Пренебрегая важнейшими чертами утопии Платона, Роберт Пёльман доходит до утверждения, будто Платон стремится распространить принципы коммунистического устроения также на производительный – низший – класс своего государства. Из того, что правители-философы руководят всем в государстве и направляют все на благо целого, Пёльман делает необоснованный вывод, будто деятельность правителей распространяется и на весь трудовой распорядок идеального государства. Но это совершенно не так. Руководство платоновских правителей ограничивается лишь требованием, чтобы каждый работник выполнял свое дело. Ни о каком обобществлении средств производства у Платона не может быть речи. То, что Пёльман безответственно называет коммунизмом Платона, предполагает полное самоустранение обоих высших классов государства от участия в хозяйственной жизни: члены этих классов всецело поглощены вопросами защиты государства от революции и внешнего нападения, а также высшими задачами и функциями управления. В отношении низшего класса платоновского государства нельзя говорить даже о потребительском коммунизме. "Сисситии" (общие обеды) предусматриваются только для высших классов. И если в "Государстве" производительным классом оказываются не рабы (как в "Законах"), то объясняется это, как правильно отметил в свое время К.Хильденбранд, единственно тем, что правители не должны иметь личную собственность, а вовсе не заботой Платона о том, чтобы человек не мог стать чужой собственностью (Hildenbrand К. Geschichte und System der Rechts und Staatsphilosophie. Bd I. Leipzig, 1860. S. 137). "Коммунизм" платоновской утопии – миф антиисторически мыслящего историка. Но миф этот, кроме того, реакционное измышление. Его реакционная сущность состоит в утверждении, будто коммунизм не учение, отражающее современную и наиболее прогрессивную форму развития общества, а учение древнее, как сама античность, и вдобавок опровергнутое будто бы жизнью еще во время своего зарождения. Даже утверждение Эдуарда Целлера, который ошибочно полагал, что в утопии Платона не видно никакой мысли и никакой заботы о низшем классе работников, ближе к пониманию истинных тенденций "Государства", чем измышления Пёльмана. И уже совсем недалек от истины был Теодор Гомперц, указавший в своем известном труде "Griechische Denker", что отношение платоновского класса работников к классу философов-правителей очень похоже на отношение рабов к господам.

 

И действительно, тень античного рабства легла на все большое полотно, на котором Платон изобразил устроение своего наилучшего государства.

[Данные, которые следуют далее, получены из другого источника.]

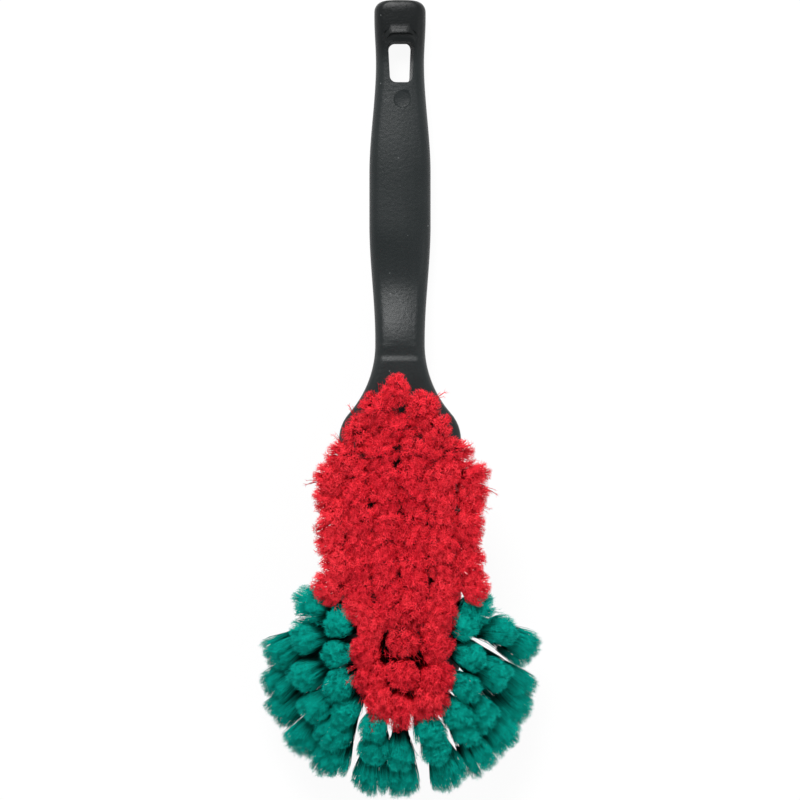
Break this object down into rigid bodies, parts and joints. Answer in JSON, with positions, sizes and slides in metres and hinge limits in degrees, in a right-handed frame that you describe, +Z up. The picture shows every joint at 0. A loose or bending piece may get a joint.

В полисе Платона не только рабочие напоминают рабов, но и члены двух высших классов не знают полной и истинной свободы. Субъектом свободы и высшего совершенства оказывается у Платона не отдельная личность и даже не класс, а только все общество, все государство в целом. Утопия Платона не теория индивидуальной свободы граждан, а теория тотальной свободы – свободы государства в его совокупности, целостности, неделимости. По верному наблюдению Ф.Ю.Шталя, Платон "приносит в жертву своему государству человека, его счастье, его свободу и даже его моральное совершенство... это государство существует ради самого себя, ради своего внешнего великолепия: что касается гражданина, то его назначение только в том, чтобы способствовать красоте этого государства в роли служебного члена" (Stahl F.Ju. Die Philosophie des Rechts. Bd I. Geschichte der Rechtsphilosophie. 5 Aufl. Tübingen, 1879. S. 17). И прав был Гегель, когда указывал, что в "Государстве" Платона "все стороны, в которых утверждает себя единичность как таковая, растворяются во всеобщем, – все признаются лишь как всеобщие люди" (Гегель. Соч. Т. 10. Лекции по истории философии. Книга вторая. М., 1932. С. 217). Сам Платон говорит о том же самом наияснейшим образом: "...закон ставит своей целью не благоденствие одного какого-нибудь слоя населения, но благо всего государства. То убеждением, то силой обеспечивает он сплоченность всех граждан... Выдающихся людей он включает в государство не для того, чтобы предоставить им возможность уклоняться куда кто хочет, но чтобы самому пользоваться ими для укрепления государства" (VII 519е – 520а).

 

Развивая вопрос о воспитании стражей-воинов и правителей-философов, Платон рассматривает не только положительные принципы этого воспитания. Он внимательно рассматривает также меры, необходимые для устранения возможных отрицательных влияний и воздействий на них. Забота об устранении отрицательных влияний и помех приводит Платона к широкому рассмотрению вопроса об искусстве и о художественном воспитании. Внимание, которое уделяет этому вопросу Платон, неудивительно. Оно питается различными источниками. Первый из них – значение, какое в Древней Греции, и особенно в Афинах эпохи расцвета, т.е. в V в., приобрело искусство и его воспитательное действие на общество. В это время греческое общество жило под непрерывно расширявшимся и возраставшим влиянием эпической и лирической поэзии, театра и музыки. Даровая раздача театральных билетов – одно из важных завоеваний демократии – сделала это искусство доступным для широких кругов демоса. Театральные зрелища привлекали, восхищали и оказывали глубокое действие на умы, чувства и воображение зрителей. Аристофан в своих "Лягушках" оставил нам яркое изображение страстной заинтересованности и нешуточной компетентности, с какой аттический зритель обсуждал достоинства и недостатки театральных произведений, представлявшихся на афинской сцене. В центре внимания Аристофана – вопрос о воспитательной силе и направленности драматических произведений. Платон посвятил этому вопросу обстоятельные исследования во второй и десятой книгах "Государства". Как и Аристофан, в обсуждение вопроса он вносит не только заинтересованность теоретика, социолога и политика, но и все пристрастие художника, выдающегося писателя, мастера диалогического жанра.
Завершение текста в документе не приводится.